We always mean well for our children. However, we sometimes fall into the trap of thinking that priority should be set on their material needs. You might have heard your own parents or other parents say something along the lines of, “do you know how hard I work so you could eat?” Perhaps you’re also guilty of taking on more work at the office and wearing yourself out so you can afford better things for your children.
I was once like that. When my kids were little, I wanted them to have all the comfort I never had growing up. As a result, I worked long hours and spent less time with them. I thought that having more cash would eliminate our problems. It didn’t take long to learn how wrong I was.
Within a few months, I discovered that I would never have any work-life balance if I stayed on the same path. Even worse, my relationship with my wife and kids took a hit. Finally, after racking my brain and going through several parenting resources, it hit me that the problem was that my parenting priorities were askew.
Figuring Out What’s Important
In the quest to meet our families’ material needs, most of us lose sight of what’s important. Once I realized this, I knew that I had to make tough choices to get my priorities straight. Here’s how I figured it out:
More family time
Be more present and engaged
Essential tasks, such as taking kids to school or making dinner was done without exception. These tasks typically took up most of the day. Additionally, you need to increase your efficiency at these essential tasks, in order to free up more time for other things.
Writing down what I wanted to achieve helped me remain focused and motivated. It’s easy to get distracted if you have nothing, in particular, to work towards so take time to think about your goals and put them in writing.
After a lot of introspection, it hit me that I have to find ways to spend more time bonding with my children. I decided that no matter what, we would have breakfast together daily before I drove them to school. Furthermore, I make weekly calendar appointments to have one-on-one time with each of my kids, doing whatever they want.

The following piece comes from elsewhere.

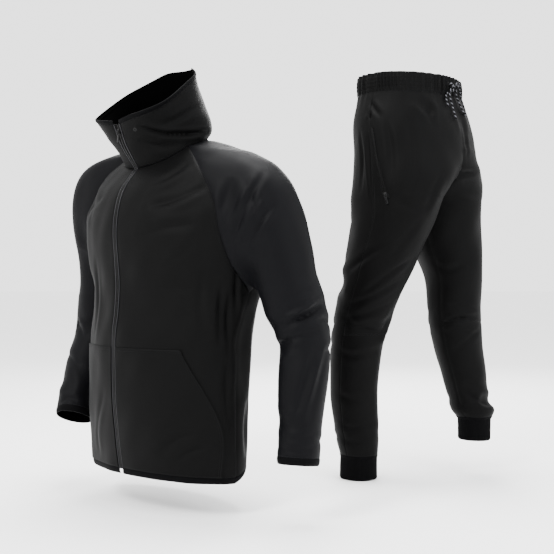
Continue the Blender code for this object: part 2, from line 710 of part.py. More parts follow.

Whenever I hang out with my children, I make an effort to remove all distractions so I could immerse myself in the moment. This meant no checking my phone for emails, messages or notifications. My relationship with them greatly improved as a result.
Most of all, I learned that if I wanted a happy family, I had to set my priorities straight. In the rush to provide for my family, I’d forgotten that instead of more material items, my kids just needed me to be actively present in their lives. That way, I could give them all the love, support and guidance they needed to shore their self-esteem and help them become resilient, self-reliant adults. In the process, I would be an integral part of their lives and wouldn’t miss any precious moments.